Synthesizing Formal Semantics from Executable Interpreters

Program verification and synthesis frameworks that allow one to customize the language in which one is interested typically require the user to provide a formally defined semantics for the language. Because writing a formal semantics can be a daunting and error-prone task, this requirement stands in the way of such frameworks being adopted by non-expert users. We present an algorithm that can automatically synthesize inductively defined syntax-directed semantics when given (i) a grammar describing the syntax of a language and (ii) an executable (closed-box) interpreter for computing the semantics of programs in the language of the grammar. Our algorithm synthesizes the semantics in the form of Constrained-Horn Clauses (CHCs), a natural, extensible, and formal logical framework for specifying inductively defined relations that has recently received widespread adoption in program verification and synthesis. The key innovation of our synthesis algorithm is a Counterexample-Guided Synthesis (CEGIS) approach that breaks the hard problem of synthesizing a set of constrained Horn clauses into small, tractable expression-synthesis problems that can be dispatched to existing SyGuS synthesizers.

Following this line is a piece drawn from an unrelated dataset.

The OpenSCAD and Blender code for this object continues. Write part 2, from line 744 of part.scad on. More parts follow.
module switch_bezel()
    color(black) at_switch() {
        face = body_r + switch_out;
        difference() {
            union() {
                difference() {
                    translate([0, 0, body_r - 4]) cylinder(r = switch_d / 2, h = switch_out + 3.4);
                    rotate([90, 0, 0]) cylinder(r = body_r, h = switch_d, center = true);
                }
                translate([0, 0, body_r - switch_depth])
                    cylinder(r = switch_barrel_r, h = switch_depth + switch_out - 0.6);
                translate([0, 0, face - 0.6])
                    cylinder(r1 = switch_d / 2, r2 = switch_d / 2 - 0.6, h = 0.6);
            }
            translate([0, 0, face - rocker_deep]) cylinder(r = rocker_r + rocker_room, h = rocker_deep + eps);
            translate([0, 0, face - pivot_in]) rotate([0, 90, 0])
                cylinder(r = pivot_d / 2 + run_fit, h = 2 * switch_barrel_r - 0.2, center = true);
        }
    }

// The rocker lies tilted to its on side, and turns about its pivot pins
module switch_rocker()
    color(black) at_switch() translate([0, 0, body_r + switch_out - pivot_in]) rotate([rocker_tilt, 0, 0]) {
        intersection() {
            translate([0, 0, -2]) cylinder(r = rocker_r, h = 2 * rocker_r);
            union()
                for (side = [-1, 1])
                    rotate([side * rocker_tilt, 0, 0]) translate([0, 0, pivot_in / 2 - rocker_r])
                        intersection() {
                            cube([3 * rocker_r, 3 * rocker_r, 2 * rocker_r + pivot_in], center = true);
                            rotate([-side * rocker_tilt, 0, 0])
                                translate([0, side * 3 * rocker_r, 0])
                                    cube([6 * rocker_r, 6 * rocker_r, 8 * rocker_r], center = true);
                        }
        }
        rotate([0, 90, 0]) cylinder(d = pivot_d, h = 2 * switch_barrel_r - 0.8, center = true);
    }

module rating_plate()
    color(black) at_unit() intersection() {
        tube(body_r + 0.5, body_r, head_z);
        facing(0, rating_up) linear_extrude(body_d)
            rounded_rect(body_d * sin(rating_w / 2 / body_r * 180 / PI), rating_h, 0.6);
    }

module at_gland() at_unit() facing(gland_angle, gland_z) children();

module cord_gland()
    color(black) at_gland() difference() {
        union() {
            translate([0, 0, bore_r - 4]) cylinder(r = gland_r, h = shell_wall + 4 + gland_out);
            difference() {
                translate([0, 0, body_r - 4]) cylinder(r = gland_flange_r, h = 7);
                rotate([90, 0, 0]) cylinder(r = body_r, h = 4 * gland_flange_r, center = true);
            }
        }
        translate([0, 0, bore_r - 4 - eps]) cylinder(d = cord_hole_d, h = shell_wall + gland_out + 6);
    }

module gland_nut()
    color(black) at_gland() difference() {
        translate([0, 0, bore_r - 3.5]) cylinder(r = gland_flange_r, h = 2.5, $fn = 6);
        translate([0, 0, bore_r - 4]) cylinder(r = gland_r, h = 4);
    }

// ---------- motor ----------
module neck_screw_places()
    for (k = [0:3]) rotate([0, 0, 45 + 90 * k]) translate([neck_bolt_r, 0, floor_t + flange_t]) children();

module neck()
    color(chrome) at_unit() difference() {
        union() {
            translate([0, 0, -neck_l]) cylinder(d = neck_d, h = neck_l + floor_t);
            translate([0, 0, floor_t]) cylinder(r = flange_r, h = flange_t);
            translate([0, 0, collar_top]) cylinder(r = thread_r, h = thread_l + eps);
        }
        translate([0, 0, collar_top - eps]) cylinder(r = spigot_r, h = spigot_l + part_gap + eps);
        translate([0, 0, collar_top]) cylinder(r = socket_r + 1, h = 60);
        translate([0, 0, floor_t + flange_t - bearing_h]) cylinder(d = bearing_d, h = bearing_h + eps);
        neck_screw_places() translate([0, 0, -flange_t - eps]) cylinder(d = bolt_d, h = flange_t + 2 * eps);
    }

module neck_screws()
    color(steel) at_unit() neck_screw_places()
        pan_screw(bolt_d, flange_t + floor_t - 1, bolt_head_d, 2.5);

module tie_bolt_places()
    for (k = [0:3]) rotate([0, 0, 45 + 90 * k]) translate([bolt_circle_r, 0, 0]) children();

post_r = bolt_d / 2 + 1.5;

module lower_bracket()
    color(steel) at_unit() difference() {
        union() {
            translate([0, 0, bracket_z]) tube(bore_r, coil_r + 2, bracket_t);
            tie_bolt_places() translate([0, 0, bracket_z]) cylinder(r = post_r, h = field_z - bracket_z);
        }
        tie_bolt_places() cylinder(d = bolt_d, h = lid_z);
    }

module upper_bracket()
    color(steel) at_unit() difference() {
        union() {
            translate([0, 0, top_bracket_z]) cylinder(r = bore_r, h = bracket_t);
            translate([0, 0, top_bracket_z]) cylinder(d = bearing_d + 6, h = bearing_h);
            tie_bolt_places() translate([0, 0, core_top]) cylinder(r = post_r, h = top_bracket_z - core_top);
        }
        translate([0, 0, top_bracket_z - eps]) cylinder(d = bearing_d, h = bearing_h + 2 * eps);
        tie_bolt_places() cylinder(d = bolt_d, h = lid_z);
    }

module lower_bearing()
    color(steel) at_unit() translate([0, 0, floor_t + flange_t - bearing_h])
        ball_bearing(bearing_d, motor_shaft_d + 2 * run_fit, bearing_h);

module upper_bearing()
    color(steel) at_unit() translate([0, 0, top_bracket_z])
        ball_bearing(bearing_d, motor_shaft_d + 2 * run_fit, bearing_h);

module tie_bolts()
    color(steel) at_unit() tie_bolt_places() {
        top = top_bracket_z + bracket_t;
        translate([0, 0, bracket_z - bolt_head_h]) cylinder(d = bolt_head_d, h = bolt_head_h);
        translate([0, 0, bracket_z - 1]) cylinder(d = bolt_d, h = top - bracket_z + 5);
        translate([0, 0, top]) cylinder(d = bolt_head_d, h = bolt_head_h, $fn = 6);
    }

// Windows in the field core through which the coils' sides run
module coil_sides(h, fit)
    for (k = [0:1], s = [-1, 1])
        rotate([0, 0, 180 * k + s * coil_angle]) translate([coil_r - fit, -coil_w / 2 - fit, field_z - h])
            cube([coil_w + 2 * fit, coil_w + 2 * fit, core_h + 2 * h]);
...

Our tool Synantic synthesized inductively-defined formal semantics from 14 interpreters for languages used in program-synthesis applications. When synthesizing formal semantics for one of our benchmarks, Synantic unveiled an inconsistency in the semantics computed by the interpreter for a language of regular expressions; fixing the inconsistency resulted in a more efficient semantics and, for some cases, in a 1.2x speedup for a synthesizer solving synthesis problems over such a language.

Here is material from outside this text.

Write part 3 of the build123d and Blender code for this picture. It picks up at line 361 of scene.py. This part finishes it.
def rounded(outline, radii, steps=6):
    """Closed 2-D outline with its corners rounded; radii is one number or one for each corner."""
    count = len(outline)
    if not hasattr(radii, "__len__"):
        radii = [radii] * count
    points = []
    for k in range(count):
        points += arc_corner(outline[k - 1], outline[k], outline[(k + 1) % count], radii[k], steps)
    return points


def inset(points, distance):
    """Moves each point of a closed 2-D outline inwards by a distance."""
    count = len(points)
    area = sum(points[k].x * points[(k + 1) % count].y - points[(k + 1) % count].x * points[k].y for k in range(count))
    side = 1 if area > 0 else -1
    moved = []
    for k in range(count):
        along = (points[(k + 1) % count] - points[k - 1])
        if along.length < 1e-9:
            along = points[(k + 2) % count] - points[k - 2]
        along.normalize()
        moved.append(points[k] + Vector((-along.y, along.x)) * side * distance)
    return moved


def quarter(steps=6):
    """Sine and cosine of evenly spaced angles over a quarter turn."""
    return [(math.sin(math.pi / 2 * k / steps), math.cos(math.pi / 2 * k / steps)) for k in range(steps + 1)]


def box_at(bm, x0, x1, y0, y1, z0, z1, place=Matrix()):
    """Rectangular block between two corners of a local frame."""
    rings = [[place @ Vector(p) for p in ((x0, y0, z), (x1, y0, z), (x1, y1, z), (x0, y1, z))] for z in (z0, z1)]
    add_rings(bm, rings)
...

翻译：允许用户自定义目标语言的程序验证与合成框架通常要求用户提供该语言的形式化语义定义。由于编写形式语义是一项艰巨且易出错的任务，这一要求阻碍了非专家用户对此类框架的采用。本文提出一种算法，能够在给定（i）描述语言语法的文法与（ii）用于计算该文法语言中程序语义的可执行（黑盒）解释器时，自动合成归纳定义的语法导向语义。我们的算法以约束霍恩子句（CHCs）的形式合成语义——这是一种自然、可扩展且形式化的逻辑框架，用于指定归纳定义的关系，近年来已在程序验证与合成领域得到广泛采用。我们合成算法的核心创新在于采用反例引导合成（CEGIS）方法，将合成一组约束霍恩子句的难题分解为若干小型、可处理的表达式合成子问题，这些子问题可交由现有的SyGuS合成器处理。我们的工具Synantic从14个用于程序合成应用的语言解释器中成功合成了归纳定义的形式语义。在为其中一个基准测试合成形式语义时，Synantic揭示了正则表达式语言解释器在计算语义时存在的不一致性问题；修复该不一致性后，不仅获得了更高效的语义定义，在某些情况下还使基于该语言的合成器求解合成问题的速度提升了1.2倍。